-- BEGIN GIVEN ENTRIES --

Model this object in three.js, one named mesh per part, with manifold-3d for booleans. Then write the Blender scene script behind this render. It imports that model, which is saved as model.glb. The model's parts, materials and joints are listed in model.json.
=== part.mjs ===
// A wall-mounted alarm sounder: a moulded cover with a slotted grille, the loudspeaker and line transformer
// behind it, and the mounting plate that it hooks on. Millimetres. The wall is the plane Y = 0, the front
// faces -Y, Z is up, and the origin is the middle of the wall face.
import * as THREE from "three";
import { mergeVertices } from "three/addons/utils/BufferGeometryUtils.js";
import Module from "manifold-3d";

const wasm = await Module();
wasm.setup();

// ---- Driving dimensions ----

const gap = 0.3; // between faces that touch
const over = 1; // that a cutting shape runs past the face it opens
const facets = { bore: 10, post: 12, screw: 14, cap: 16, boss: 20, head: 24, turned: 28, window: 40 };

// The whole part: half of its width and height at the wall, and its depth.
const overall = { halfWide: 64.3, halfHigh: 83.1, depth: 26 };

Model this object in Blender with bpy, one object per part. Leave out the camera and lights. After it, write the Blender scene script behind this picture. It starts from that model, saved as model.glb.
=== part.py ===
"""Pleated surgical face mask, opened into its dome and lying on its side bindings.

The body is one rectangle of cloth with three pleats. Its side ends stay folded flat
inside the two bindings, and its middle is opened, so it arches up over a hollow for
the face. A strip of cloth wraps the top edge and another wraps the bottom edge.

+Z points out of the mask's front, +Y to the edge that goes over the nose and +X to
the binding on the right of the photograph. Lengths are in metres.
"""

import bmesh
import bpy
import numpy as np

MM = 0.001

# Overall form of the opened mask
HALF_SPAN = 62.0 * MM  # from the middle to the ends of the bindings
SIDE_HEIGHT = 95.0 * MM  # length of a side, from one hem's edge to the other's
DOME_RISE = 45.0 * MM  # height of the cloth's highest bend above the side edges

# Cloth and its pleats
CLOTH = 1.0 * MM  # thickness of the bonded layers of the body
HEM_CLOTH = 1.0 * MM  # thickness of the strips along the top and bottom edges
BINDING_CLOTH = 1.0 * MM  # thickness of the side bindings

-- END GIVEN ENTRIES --
-- BEGIN GIVEN ENTRIES --

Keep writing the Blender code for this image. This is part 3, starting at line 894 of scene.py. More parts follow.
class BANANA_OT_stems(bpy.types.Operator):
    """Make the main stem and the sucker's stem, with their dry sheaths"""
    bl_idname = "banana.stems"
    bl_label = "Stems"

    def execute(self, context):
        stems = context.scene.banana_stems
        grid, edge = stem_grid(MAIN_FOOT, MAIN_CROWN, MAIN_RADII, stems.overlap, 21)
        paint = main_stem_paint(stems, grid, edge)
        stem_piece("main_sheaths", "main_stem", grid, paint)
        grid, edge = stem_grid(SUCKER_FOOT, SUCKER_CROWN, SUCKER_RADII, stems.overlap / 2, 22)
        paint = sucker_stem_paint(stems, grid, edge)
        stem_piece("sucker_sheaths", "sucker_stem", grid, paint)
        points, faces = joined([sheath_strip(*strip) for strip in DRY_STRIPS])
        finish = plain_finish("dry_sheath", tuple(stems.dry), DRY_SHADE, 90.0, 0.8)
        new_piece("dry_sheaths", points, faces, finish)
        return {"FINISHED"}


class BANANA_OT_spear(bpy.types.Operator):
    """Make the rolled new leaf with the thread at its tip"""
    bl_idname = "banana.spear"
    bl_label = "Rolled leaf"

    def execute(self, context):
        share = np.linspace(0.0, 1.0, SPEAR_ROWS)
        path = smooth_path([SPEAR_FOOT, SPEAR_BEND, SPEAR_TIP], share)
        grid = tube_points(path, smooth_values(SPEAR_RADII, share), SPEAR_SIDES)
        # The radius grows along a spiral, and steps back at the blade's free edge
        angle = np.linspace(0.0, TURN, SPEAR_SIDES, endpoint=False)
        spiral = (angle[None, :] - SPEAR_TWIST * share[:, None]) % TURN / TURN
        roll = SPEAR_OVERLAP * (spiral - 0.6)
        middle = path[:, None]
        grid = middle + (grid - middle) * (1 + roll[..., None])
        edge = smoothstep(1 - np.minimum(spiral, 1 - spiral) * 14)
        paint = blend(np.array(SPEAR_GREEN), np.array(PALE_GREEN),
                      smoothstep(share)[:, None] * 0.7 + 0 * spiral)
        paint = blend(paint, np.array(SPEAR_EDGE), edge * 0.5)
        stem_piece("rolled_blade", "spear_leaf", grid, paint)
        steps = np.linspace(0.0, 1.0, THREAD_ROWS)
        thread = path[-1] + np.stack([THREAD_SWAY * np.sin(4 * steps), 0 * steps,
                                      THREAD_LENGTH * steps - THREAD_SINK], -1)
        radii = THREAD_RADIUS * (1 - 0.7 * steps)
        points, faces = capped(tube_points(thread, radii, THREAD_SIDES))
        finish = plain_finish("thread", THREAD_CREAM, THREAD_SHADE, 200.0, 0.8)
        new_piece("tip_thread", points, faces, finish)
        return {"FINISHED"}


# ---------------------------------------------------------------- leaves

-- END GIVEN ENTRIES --

• **YOUR TASK**: Take the line containing "Model this object in three.js, one" and the line containing "import Module from". Write out both and all lines between, exactly, and nothing more.

• **ANSWER TO THIS EXERCISE**:
Model this object in three.js, one named mesh per part, with manifold-3d for booleans. Then write the Blender scene script behind this render. It imports that model, which is saved as model.glb. The model's parts, materials and joints are listed in model.json.
=== part.mjs ===
// A wall-mounted alarm sounder: a moulded cover with a slotted grille, the loudspeaker and line transformer
// behind it, and the mounting plate that it hooks on. Millimetres. The wall is the plane Y = 0, the front
// faces -Y, Z is up, and the origin is the middle of the wall face.
import * as THREE from "three";
import { mergeVertices } from "three/addons/utils/BufferGeometryUtils.js";
import Module from "manifold-3d";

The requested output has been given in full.